Con le regole approvate dal Consiglio dei ministri si avrà lo scadimento della qualità della didattica al primo semestre, con ogni probabilità si perpetuerà il meccanismo dei test ancorché modificati e spostati alla fine del semestre, e continuerà il lucroso business dei corsi di preparazione, travestiti da orientamento.
E, ancora peggio, si illuderanno migliaia di ragazzi, che, nei fatti, perderanno un semestre, per trovarsi alla fine di febbraio con un pugno di mosche in mano.
Ingegnere, professore universitario, già rettore dell'Università di Palermo, nonno. E' stato candidato alla carica di governatore della Regione siciliana nel 2017 con la coalizione di centrosinistra.
Caro Fabrizio, come dimostra la tua attenta e precisa analisi del decreto ministeriale, siamo ancora una volta di fronte ad un palese “inganno” nei confronti degli aspiranti studenti in medicina e della società. Un “rimedio peggiore del male” come da te affermato in esergo all’articolo. Gli effetti saranno disastrosi, ma la colpa, per il Ministero e il Governo, ricadrà sugli Atenei rei, a lor dire, di non aver saputo gestire situazioni, nei fatti, ingovernabili. Cosa ancor più grave, come da te sottolineato, sarà l’inevitabile abbassamento della qualità didattica in questo primo semestre iniziale, tenuto conto dei prevedibili numeri spropositati degli studenti frequentanti i vari corsi e le modalità di erogazione della didattica che i Docenti, loro malgrado, saranno costretti ad adottare.
E i disegni “oscuri” che si celano (ma non troppo) dietro questo decreto sono facilmente riconoscibili: il costringere, se si vuole ottenere qualche risultato, alla frequenza di corsi di preparazione a pagamento.

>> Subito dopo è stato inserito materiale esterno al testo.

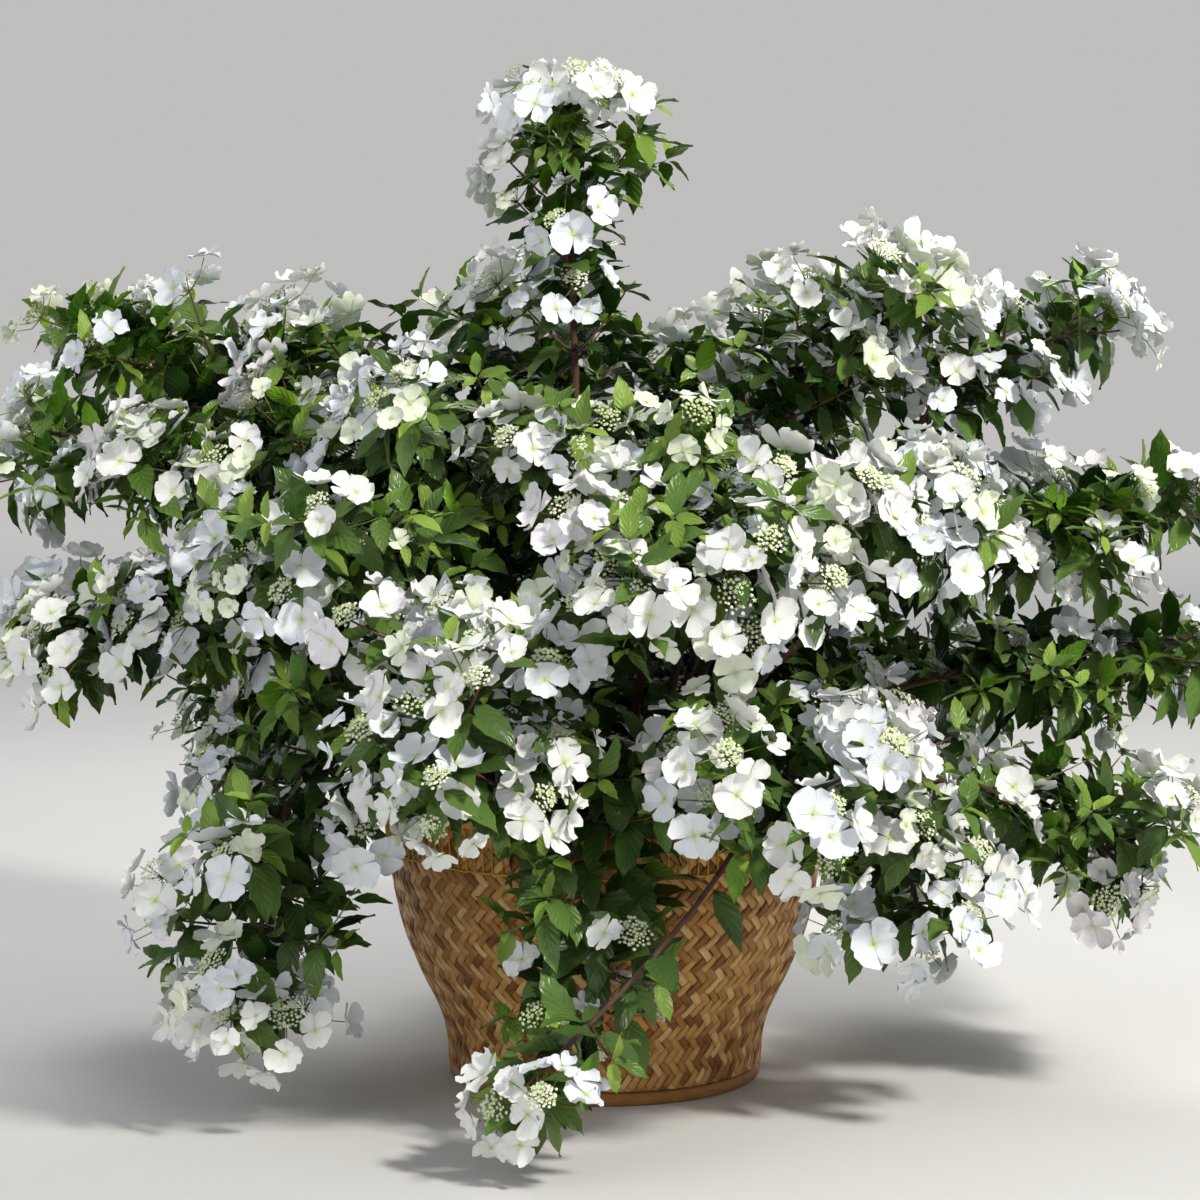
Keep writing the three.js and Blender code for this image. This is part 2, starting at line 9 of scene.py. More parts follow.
import bpy
import numpy as np
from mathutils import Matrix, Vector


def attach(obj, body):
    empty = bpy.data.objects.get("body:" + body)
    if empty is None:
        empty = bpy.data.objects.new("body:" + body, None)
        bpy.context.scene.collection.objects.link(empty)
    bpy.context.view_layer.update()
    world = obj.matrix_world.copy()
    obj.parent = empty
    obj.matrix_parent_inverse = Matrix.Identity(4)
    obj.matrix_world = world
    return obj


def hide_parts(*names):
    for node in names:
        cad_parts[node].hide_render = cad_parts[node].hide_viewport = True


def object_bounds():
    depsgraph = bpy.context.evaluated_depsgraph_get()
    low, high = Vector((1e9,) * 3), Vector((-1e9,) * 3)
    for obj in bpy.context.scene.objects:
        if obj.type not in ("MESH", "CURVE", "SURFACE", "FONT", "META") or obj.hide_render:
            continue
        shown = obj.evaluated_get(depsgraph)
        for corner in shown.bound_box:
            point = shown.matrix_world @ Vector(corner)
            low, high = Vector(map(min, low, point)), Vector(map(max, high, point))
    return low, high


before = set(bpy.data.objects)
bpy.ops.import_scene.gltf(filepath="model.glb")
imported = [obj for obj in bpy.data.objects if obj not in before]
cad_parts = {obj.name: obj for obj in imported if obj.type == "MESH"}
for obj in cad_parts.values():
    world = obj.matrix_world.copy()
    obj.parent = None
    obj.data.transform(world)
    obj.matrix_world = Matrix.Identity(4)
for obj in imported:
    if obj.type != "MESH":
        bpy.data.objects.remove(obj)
cad_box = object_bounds()
cane_nodes = sorted(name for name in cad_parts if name.startswith("cane_"))
spray_nodes = sorted(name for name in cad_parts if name.startswith("spray_"))
print("canes:", len(cane_nodes), "sprays:", len(spray_nodes))

# %% [markdown]
# ## Helpers
# Thousands of small things would be slow as separate objects. Numpy arrays hold their corners and faces
# instead, and each kind becomes one joined mesh. A Heap gathers them. Sizes are in millimetres until
# the mesh is made.

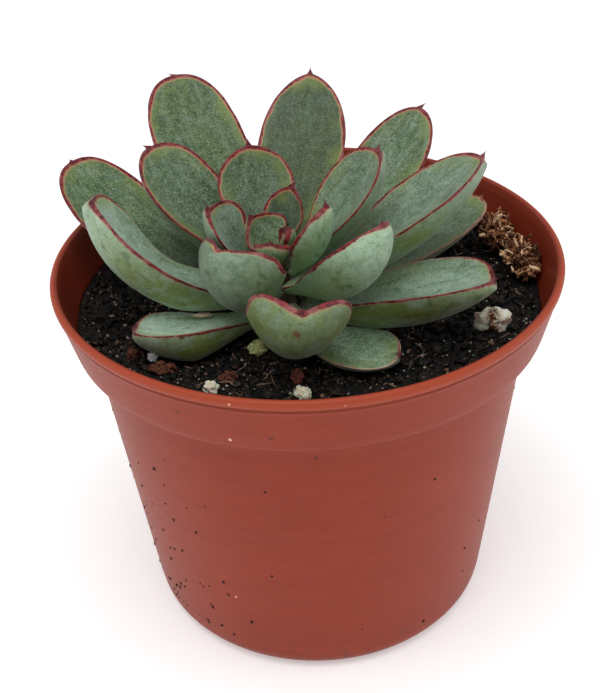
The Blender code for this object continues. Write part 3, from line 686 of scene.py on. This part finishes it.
def rim_distance(row, traits, points, apex):
    """Distance in millimetres from points of a leaf to the line along its rim."""
    s = 1.0 - (1.0 - np.linspace(0.0, 1.0, RIM_SAMPLES)) ** RIM_CROWDING
    place, _, up, side = leaf_frames(row, traits, s)
    half, trough = leaf_sizes(row, traits, s)
    line = [place[-1:], apex[None, :]]
    for x in (-1.0, 1.0):
        share = x * waist_share(s, x, traits["waist"])
        line.append(place + side * (half * share)[:, None] + up * (trough * share ** 2)[:, None])
    line = np.vstack(line)
    return np.linalg.norm(points[:, None, :] - line[None, :, :], axis=-1).min(1)


def margin_wave(s, x, length, seed):
    """Slight waves of the width, other ones on each side, over shares along and across."""
    wave = np.array([[noise.noise(Vector((t * length * WAVES_PER_MM, sign * 9.0, seed * 3.7)))
                      for sign in (-1, 1)] for t in s])
    return 1.0 + MARGIN_WAVE * np.where(x < 0, wave[:, :1], wave[:, 1:]) * np.abs(x)


def leaf_surface(row, traits, s, x, is_upper, seed):
    """Points of a leaf's rings at shares s of its length and x of its half width."""
    length, thickness = row[4], row[6]
    place, _, up, side = leaf_frames(row, traits, s)
    half, trough = leaf_sizes(row, traits, s)
    swell = (0.45 + 0.55 * ease(s / 0.4)) * (1.0 - 0.75 * np.maximum(0.0, (s - 0.5) / 0.5) ** 2)
    edge = np.minimum(FINE_EDGE, 0.6 * half)
    depth = np.minimum((thickness - EDGE) * swell, 0.9 * half) + 0.5 * (np.minimum(EDGE, 0.8 * half) - edge)
    q = np.minimum(np.abs(x), 1.0)
    rim = 0.5 * np.sqrt(np.maximum(0.0, 1.0 - q ** 6))
    keel = np.maximum(0.0, 1.0 - q ** 1.9) ** 0.8
    reach = x * waist_share(s[:, None], x, traits["waist"])
    across = half[:, None] * reach * margin_wave(s, x, length, seed)
    rims = edge[:, None] * rim
    lift = trough[:, None] * reach ** 2 + np.where(is_upper, rims, -rims - depth[:, None] * keel)
    points = place[:, None, :] + side[:, None, :] * across[..., None] + up[:, None, :] * lift[..., None]
    return points.reshape(-1, 3)


def patch_strength(sunny, green_side, shares, across, uppers):
    """Strength of the yellow-green patches at shares along and across a leaf."""
    patch = bell(np.abs(across), *FLANK) * bell(shares, *PATCH)
    patch = patch * (PATCH_ON_FACE + (1.0 - PATCH_ON_FACE) * (1.0 - uppers))
    patch = sunny * patch + SUNNY_SHARE * max(0.0, sunny - SUNNY_FROM) * (1.0 - uppers)
    flank = green_side * np.clip(across * 1.6 - 0.2, 0.0, 1.0)
    return patch + uppers * flank * bell(shares, *GREEN_FACE)


def margin_red(red, pale_side, shares, across):
    """Redness of the margin, with the side of it that stays pale on some leaves."""
    paler = np.clip((PALE_START - shares) / PALE_SPREAD, 0.0, 1.0)
    paler *= across * pale_side > 0.0
    return red * (1.0 - PALE_SHARE * paler)


def point_rings(middle, apex, base):
    """Rings that narrow from the last ring of a leaf, base, to its point."""
    made = []
    for k in range(1, POINT_RINGS + 1):
        f = k / (POINT_RINGS + 1)
        size = (1.0 - f) ** POINT_FLARE + POINT_FILL * (1.0 - f)
        made.append(middle + (apex - middle) * f + (base - middle) * size)
    return made


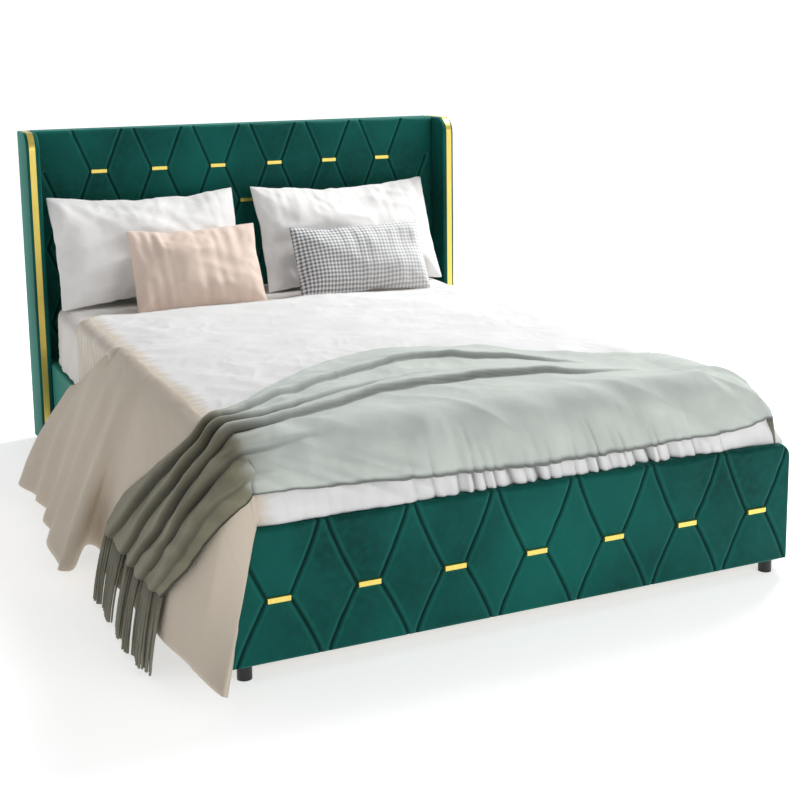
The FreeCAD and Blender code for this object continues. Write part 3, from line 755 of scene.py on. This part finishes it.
LEFT_HEM = [
    (-1.15, -0.757, -1.13, 0.046), (-1.06, -0.792, -1.05, 0.062), (-0.935, -0.8, -0.955, 0.08),
    (-0.75, -0.82, -0.75, 0.075), (-0.58, -0.825, -0.52, 0.07), (-0.45, -0.815, -0.3, 0.066),
    (-0.38, -0.835, -0.235, 0.06), (-0.33, -0.88, -0.29, 0.052), (-0.28, -0.91, -0.335, 0.048),
    (-0.1, -0.892, -0.13, 0.052), (0.15, -0.872, 0.15, 0.058), (0.4, -0.901, 0.404, 0.048)]
RIGHT_TOP = [(-1.15, 0.57), (-1.06, 0.52), (-0.935, 0.47), (-0.6, 0.47), (0.0, 0.5), (0.43, 0.51)]
RIGHT_HIGH = [
    (-1.15, 0.7, -1.004, 0.331), (-1.06, 0.66, -1.003, 0.418), (-0.935, 0.6, -0.93, 0.494),
    (-0.6, 0.6, -0.6, 0.494), (0.0, 0.62, 0.0, 0.494), (0.43, 0.63, 0.43, 0.494)]
RIGHT_LOW = [
    (-1.15, 0.74, -0.985, 0.26), (-1.06, 0.738, -0.965, 0.33), (-0.935, 0.735, -0.93, 0.44),
    (-0.6, 0.74, -0.6, 0.446), (0.0, 0.75, 0.0, 0.452), (0.43, 0.752, 0.43, 0.454)]
RIGHT_HEM = [
    (-1.15, 0.722, -0.95, 0.06), (-1.06, 0.73, -0.94, 0.058), (-0.935, 0.752, -0.925, 0.056),
    (-0.5, 0.8, -0.5, 0.054), (0.0, 0.818, 0.0, 0.058), (0.43, 0.81, 0.43, 0.054)]
RIGHT_SAG = 0.006
# The duvet's head-left side is turned down over the mattress's edge, inside the flap.
SKIRT_ROUND = 0.034
SKIRT_TURN = 0.35
SKIRT_HEM = 0.455
# How much of the painted side shade the turned-down skirt gets.
SKIRT_SIDE_SHADE = 0.62
# Past the notch the flap has a top edge of its own, at this q, apart from the top's edge at q = 0.
NOTCH = 0.0
FLAP_TOP = -1e-6


def bezier(a, b, c, d, t):
    t = np.asarray(t)[..., None]
    return (1 - t)**3 * a + 3 * (1 - t)**2 * t * b + 3 * (1 - t) * t**2 * c + t**3 * d


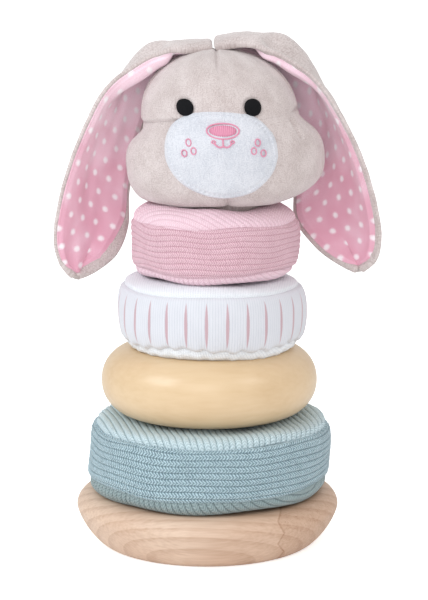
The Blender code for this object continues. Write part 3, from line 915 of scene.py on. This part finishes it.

Qualcuno che ci guadagna c’è sempre eccezion fatta per gli studenti e le famiglie.
Affermava Seneca in “Epistulae ad Lucilium”: «[…] siamo nati nel vincolo di obblighi reciproci. La nostra società è come un arco fatto di pietre, che sta su perché esse si sostengono l’una con l’altra, altrimenti crollerebbe». L’arco italiano è già crollato grazie a chi ci governa.